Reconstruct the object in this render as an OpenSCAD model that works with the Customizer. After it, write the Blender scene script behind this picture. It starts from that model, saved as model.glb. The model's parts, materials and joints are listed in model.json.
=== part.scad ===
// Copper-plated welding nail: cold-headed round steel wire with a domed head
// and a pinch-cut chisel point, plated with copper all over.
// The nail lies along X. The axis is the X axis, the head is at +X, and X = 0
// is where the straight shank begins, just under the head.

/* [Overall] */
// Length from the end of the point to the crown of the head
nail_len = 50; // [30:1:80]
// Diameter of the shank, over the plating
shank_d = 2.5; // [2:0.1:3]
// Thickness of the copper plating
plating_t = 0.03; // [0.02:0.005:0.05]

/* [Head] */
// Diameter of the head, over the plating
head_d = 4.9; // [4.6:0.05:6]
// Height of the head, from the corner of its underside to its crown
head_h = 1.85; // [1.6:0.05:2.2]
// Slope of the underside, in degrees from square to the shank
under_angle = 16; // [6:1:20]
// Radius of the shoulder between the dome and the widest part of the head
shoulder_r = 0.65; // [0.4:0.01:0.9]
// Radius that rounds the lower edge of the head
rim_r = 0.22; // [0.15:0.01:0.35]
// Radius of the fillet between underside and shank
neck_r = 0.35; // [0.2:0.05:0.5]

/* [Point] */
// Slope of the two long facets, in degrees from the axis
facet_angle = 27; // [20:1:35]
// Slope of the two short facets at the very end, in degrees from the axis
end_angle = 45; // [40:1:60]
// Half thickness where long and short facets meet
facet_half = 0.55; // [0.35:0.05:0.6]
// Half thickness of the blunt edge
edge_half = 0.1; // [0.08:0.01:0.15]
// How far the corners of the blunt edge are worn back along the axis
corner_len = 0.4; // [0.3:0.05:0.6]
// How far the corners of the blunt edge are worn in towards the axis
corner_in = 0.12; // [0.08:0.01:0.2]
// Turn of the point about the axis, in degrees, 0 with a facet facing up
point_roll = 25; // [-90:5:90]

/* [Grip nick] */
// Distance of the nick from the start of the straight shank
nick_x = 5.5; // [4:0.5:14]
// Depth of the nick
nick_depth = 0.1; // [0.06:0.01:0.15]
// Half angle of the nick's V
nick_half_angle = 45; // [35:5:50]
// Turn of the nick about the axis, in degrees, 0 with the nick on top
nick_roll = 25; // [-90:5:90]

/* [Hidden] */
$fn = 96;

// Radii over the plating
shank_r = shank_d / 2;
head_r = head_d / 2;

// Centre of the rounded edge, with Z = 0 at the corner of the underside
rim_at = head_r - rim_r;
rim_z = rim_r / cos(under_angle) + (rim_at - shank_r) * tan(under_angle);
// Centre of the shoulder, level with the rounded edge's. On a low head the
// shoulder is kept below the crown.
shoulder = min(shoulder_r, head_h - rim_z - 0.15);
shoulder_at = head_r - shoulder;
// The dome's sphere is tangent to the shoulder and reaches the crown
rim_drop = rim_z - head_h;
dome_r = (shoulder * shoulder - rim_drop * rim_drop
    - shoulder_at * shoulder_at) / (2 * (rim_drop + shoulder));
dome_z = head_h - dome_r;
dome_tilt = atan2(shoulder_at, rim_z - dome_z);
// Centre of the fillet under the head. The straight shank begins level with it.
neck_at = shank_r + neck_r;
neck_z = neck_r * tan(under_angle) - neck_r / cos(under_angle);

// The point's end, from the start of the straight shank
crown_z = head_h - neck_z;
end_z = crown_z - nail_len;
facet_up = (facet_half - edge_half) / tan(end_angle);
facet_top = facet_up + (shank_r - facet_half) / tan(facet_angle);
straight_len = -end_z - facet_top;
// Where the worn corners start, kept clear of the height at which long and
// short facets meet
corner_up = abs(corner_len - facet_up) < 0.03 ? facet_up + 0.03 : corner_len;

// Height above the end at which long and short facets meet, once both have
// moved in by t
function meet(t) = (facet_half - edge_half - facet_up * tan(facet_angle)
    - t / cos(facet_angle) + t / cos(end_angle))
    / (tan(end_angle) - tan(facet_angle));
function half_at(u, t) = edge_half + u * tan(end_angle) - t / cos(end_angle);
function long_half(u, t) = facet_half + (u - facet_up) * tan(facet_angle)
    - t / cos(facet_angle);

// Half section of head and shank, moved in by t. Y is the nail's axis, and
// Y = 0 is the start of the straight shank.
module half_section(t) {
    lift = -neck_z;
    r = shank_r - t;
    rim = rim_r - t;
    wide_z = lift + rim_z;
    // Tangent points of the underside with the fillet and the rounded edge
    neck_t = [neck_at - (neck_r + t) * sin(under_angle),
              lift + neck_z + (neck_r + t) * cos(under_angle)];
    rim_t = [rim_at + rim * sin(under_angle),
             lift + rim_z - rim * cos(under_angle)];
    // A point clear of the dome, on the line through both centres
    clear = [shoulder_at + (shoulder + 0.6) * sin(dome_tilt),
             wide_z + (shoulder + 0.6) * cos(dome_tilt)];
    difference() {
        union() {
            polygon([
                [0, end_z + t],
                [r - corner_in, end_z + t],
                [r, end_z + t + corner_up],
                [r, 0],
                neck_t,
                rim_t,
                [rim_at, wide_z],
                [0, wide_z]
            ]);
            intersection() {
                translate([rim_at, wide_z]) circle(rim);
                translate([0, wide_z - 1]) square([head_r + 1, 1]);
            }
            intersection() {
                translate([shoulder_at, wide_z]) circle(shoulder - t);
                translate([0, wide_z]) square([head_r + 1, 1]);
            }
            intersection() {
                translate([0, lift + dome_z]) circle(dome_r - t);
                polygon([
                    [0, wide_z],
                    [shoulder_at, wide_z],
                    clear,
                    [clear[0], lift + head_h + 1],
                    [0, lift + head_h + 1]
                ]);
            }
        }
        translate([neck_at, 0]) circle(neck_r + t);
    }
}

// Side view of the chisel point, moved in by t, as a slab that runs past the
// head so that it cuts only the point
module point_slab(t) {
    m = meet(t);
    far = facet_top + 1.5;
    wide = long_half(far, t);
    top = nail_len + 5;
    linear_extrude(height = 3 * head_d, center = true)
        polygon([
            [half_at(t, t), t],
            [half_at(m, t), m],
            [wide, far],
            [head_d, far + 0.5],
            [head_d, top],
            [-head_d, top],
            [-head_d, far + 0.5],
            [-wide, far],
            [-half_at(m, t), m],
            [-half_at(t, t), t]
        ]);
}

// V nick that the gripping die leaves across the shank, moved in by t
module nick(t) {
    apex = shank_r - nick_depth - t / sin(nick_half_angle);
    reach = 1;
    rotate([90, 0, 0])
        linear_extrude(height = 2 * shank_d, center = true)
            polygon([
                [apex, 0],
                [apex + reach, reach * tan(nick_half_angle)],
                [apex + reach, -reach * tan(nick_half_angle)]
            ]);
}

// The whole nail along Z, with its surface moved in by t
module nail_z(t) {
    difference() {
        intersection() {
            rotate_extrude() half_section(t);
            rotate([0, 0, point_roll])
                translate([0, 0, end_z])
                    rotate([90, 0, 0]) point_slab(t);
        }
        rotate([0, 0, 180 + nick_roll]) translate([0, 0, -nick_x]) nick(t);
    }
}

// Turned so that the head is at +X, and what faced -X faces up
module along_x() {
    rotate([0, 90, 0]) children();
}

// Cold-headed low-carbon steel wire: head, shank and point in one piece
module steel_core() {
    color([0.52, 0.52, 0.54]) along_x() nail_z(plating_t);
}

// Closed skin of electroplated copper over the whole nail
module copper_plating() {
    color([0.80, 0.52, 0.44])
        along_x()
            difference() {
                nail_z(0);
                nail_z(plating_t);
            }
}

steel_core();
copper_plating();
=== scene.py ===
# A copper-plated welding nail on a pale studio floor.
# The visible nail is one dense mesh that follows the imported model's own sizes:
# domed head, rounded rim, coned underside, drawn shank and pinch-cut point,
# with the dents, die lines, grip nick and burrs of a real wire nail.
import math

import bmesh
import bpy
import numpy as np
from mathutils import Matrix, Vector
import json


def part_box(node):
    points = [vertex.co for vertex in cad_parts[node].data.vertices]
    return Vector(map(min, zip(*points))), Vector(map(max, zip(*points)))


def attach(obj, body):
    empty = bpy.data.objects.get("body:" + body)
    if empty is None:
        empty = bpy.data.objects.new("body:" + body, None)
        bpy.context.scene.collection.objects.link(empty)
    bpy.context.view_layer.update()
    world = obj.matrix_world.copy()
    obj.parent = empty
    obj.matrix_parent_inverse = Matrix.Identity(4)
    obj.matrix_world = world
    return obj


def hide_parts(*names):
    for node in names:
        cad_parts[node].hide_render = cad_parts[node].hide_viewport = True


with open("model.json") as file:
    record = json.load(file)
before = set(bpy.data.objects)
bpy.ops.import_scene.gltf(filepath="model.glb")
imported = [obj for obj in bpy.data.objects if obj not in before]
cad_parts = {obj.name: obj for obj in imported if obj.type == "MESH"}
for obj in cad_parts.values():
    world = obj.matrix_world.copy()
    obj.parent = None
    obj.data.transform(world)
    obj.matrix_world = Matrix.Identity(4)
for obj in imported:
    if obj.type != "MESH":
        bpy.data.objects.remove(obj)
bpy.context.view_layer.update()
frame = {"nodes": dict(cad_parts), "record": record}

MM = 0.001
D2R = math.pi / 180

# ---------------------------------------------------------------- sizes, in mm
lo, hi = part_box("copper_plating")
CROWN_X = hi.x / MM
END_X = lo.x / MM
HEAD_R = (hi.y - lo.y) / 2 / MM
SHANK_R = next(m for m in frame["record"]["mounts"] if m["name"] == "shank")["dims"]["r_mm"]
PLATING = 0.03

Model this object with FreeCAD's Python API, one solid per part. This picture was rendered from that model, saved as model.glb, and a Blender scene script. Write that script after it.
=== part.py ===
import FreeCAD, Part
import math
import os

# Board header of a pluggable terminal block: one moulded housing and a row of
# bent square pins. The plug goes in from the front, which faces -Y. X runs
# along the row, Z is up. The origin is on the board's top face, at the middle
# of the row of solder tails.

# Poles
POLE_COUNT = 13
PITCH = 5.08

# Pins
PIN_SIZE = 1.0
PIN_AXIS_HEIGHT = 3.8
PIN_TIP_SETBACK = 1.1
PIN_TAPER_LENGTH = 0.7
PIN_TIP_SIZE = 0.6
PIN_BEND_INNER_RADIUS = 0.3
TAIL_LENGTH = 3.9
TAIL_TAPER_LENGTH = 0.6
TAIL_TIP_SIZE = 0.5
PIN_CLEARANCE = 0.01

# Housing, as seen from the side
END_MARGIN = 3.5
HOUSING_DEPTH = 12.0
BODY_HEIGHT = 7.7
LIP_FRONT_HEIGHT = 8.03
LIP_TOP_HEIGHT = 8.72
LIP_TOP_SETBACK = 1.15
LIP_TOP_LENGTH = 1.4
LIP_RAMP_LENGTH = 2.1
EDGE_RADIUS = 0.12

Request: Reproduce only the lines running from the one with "in imported if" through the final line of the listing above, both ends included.

Problem solution:
cad_parts = {obj.name: obj for obj in imported if obj.type == "MESH"}
for obj in cad_parts.values():
    world = obj.matrix_world.copy()
    obj.parent = None
    obj.data.transform(world)
    obj.matrix_world = Matrix.Identity(4)
for obj in imported:
    if obj.type != "MESH":
        bpy.data.objects.remove(obj)
bpy.context.view_layer.update()
frame = {"nodes": dict(cad_parts), "record": record}

MM = 0.001
D2R = math.pi / 180

# ---------------------------------------------------------------- sizes, in mm
lo, hi = part_box("copper_plating")
CROWN_X = hi.x / MM
END_X = lo.x / MM
HEAD_R = (hi.y - lo.y) / 2 / MM
SHANK_R = next(m for m in frame["record"]["mounts"] if m["name"] == "shank")["dims"]["r_mm"]
PLATING = 0.03

Model this object with FreeCAD's Python API, one solid per part. This picture was rendered from that model, saved as model.glb, and a Blender scene script. Write that script after it.
=== part.py ===
import FreeCAD, Part
import math
import os

# Board header of a pluggable terminal block: one moulded housing and a row of
# bent square pins. The plug goes in from the front, which faces -Y. X runs
# along the row, Z is up. The origin is on the board's top face, at the middle
# of the row of solder tails.

# Poles
POLE_COUNT = 13
PITCH = 5.08

# Pins
PIN_SIZE = 1.0
PIN_AXIS_HEIGHT = 3.8
PIN_TIP_SETBACK = 1.1
PIN_TAPER_LENGTH = 0.7
PIN_TIP_SIZE = 0.6
PIN_BEND_INNER_RADIUS = 0.3
TAIL_LENGTH = 3.9
TAIL_TAPER_LENGTH = 0.6
TAIL_TIP_SIZE = 0.5
PIN_CLEARANCE = 0.01

# Housing, as seen from the side
END_MARGIN = 3.5
HOUSING_DEPTH = 12.0
BODY_HEIGHT = 7.7
LIP_FRONT_HEIGHT = 8.03
LIP_TOP_HEIGHT = 8.72
LIP_TOP_SETBACK = 1.15
LIP_TOP_LENGTH = 1.4
LIP_RAMP_LENGTH = 2.1
EDGE_RADIUS = 0.12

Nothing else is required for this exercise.